* Aim: Write each line out again exactly as written.

---

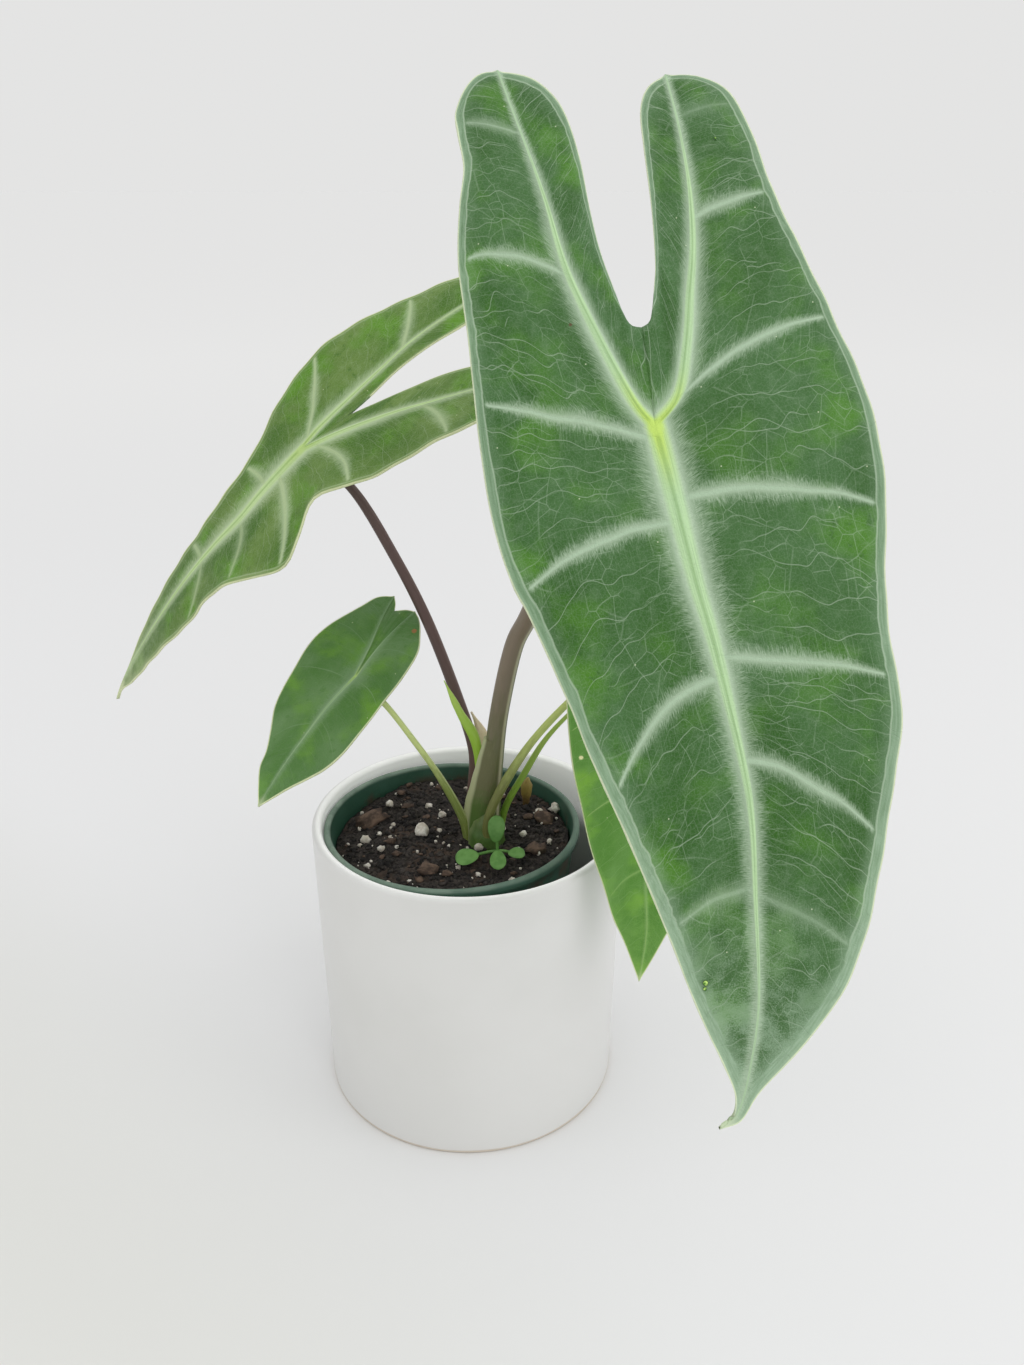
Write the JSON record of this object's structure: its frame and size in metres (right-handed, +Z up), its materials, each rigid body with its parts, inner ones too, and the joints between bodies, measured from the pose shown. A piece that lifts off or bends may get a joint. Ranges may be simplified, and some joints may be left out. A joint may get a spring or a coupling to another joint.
{
  "type": "potted dragon tooth alocasia",
  "caption": "Arrow-leaved tropical plant with long waved leaves on arching stalks, in a dark nursery pot inside a white glazed cylindrical outer pot.",
  "frame": {"origin": "middle of the outer pot's flat bottom, on the surface that it stands on", "axes": "+Z up out of the pot, -Y towards the side that the plant is seen from, +X to the right in that view"},
  "size_m": [0.2645, 0.2366, 0.3663],
  "materials": {
    "outer_glaze": "satin",
    "pot_plastic": "satin",
    "potting_mix": "matte",
    "corm_skin": "matte",
    "large_blade": "satin",
    "left_blade": "satin",
    "small_blade": "satin",
    "right_blade": "satin",
    "hidden_blade": "satin",
    "large_stalk": "satin",
    "dark_stalk": "satin",
    "pale_stalk": "satin",
    "olive_stalk": "satin",
    "green_stalk": "satin",
    "shoot": "satin",
    "dry_sheath": "matte",
    "old_sprout": "matte",
    "seedling": "satin"
  },
  "bodies": {
    "root": {"cachepot": "outer_glaze", "nursery_pot": "pot_plastic", "soil": "potting_mix", "corm": "corm_skin", "blade_1": "large_blade", "blade_2": "left_blade", "blade_3": "small_blade", "blade_4": "right_blade", "blade_5": "hidden_blade", "petiole_1": "large_stalk", "petiole_2": "dark_stalk", "petiole_3": "pale_stalk", "petiole_4": "olive_stalk", "petiole_5": "green_stalk", "cataphyll": "shoot", "dried_sheath": "dry_sheath", "old_sprout": "old_sprout", "seedling": "seedling"}
  },
  "joints": []
}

---

* Final result:
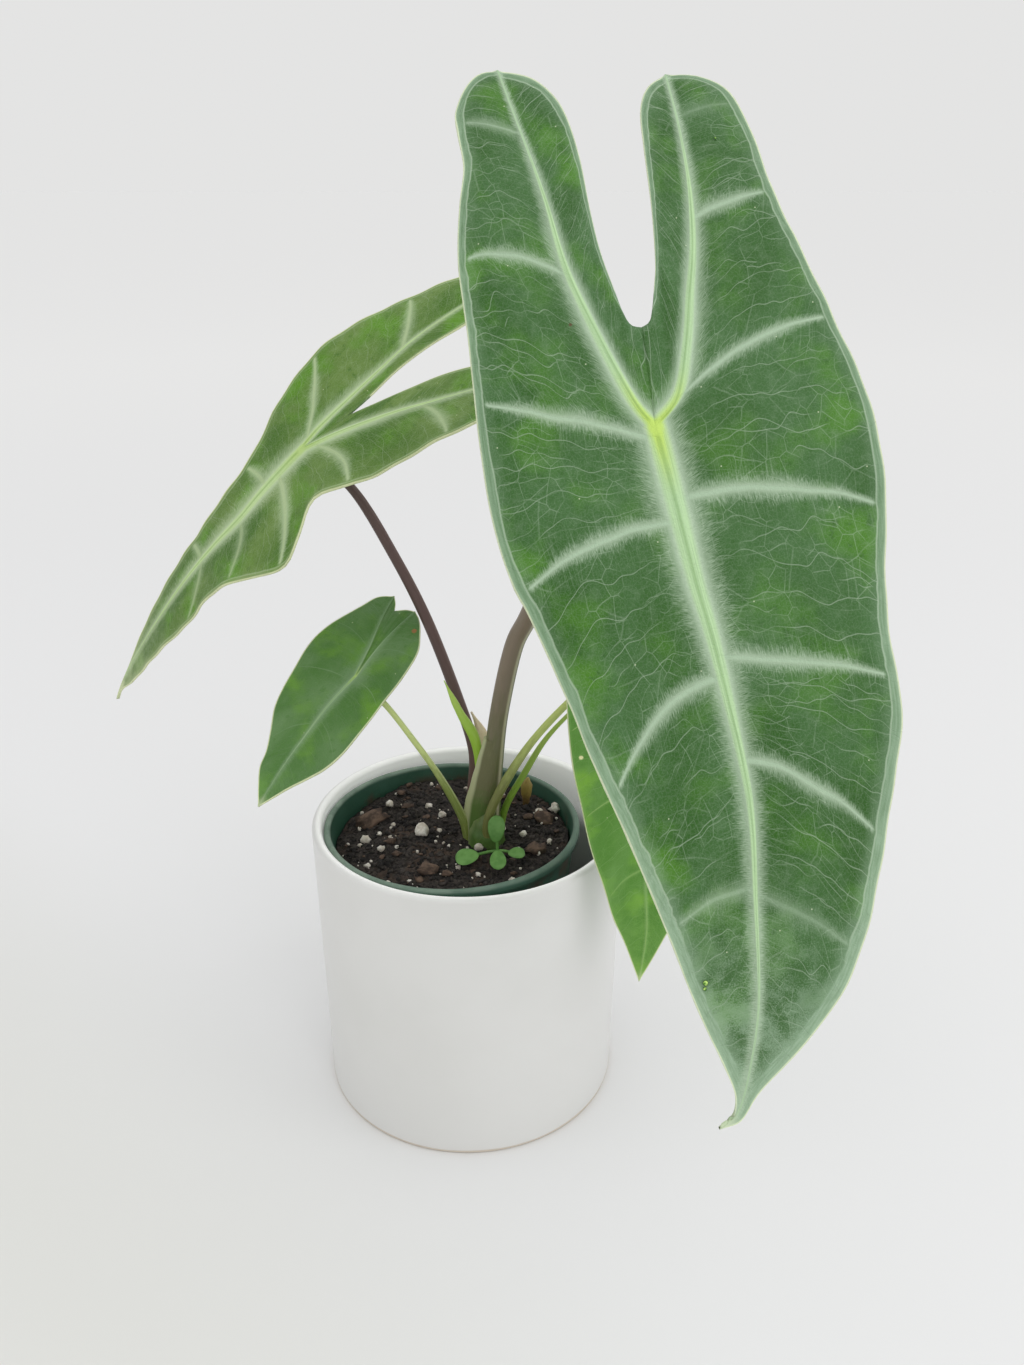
Write the JSON record of this object's structure: its frame and size in metres (right-handed, +Z up), its materials, each rigid body with its parts, inner ones too, and the joints between bodies, measured from the pose shown. A piece that lifts off or bends may get a joint. Ranges may be simplified, and some joints may be left out. A joint may get a spring or a coupling to another joint.
{
  "type": "potted dragon tooth alocasia",
  "caption": "Arrow-leaved tropical plant with long waved leaves on arching stalks, in a dark nursery pot inside a white glazed cylindrical outer pot.",
  "frame": {"origin": "middle of the outer pot's flat bottom, on the surface that it stands on", "axes": "+Z up out of the pot, -Y towards the side that the plant is seen from, +X to the right in that view"},
  "size_m": [0.2645, 0.2366, 0.3663],
  "materials": {
    "outer_glaze": "satin",
    "pot_plastic": "satin",
    "potting_mix": "matte",
    "corm_skin": "matte",
    "large_blade": "satin",
    "left_blade": "satin",
    "small_blade": "satin",
    "right_blade": "satin",
    "hidden_blade": "satin",
    "large_stalk": "satin",
    "dark_stalk": "satin",
    "pale_stalk": "satin",
    "olive_stalk": "satin",
    "green_stalk": "satin",
    "shoot": "satin",
    "dry_sheath": "matte",
    "old_sprout": "matte",
    "seedling": "satin"
  },
  "bodies": {
    "root": {"cachepot": "outer_glaze", "nursery_pot": "pot_plastic", "soil": "potting_mix", "corm": "corm_skin", "blade_1": "large_blade", "blade_2": "left_blade", "blade_3": "small_blade", "blade_4": "right_blade", "blade_5": "hidden_blade", "petiole_1": "large_stalk", "petiole_2": "dark_stalk", "petiole_3": "pale_stalk", "petiole_4": "olive_stalk", "petiole_5": "green_stalk", "cataphyll": "shoot", "dried_sheath": "dry_sheath", "old_sprout": "old_sprout", "seedling": "seedling"}
  },
  "joints": []
}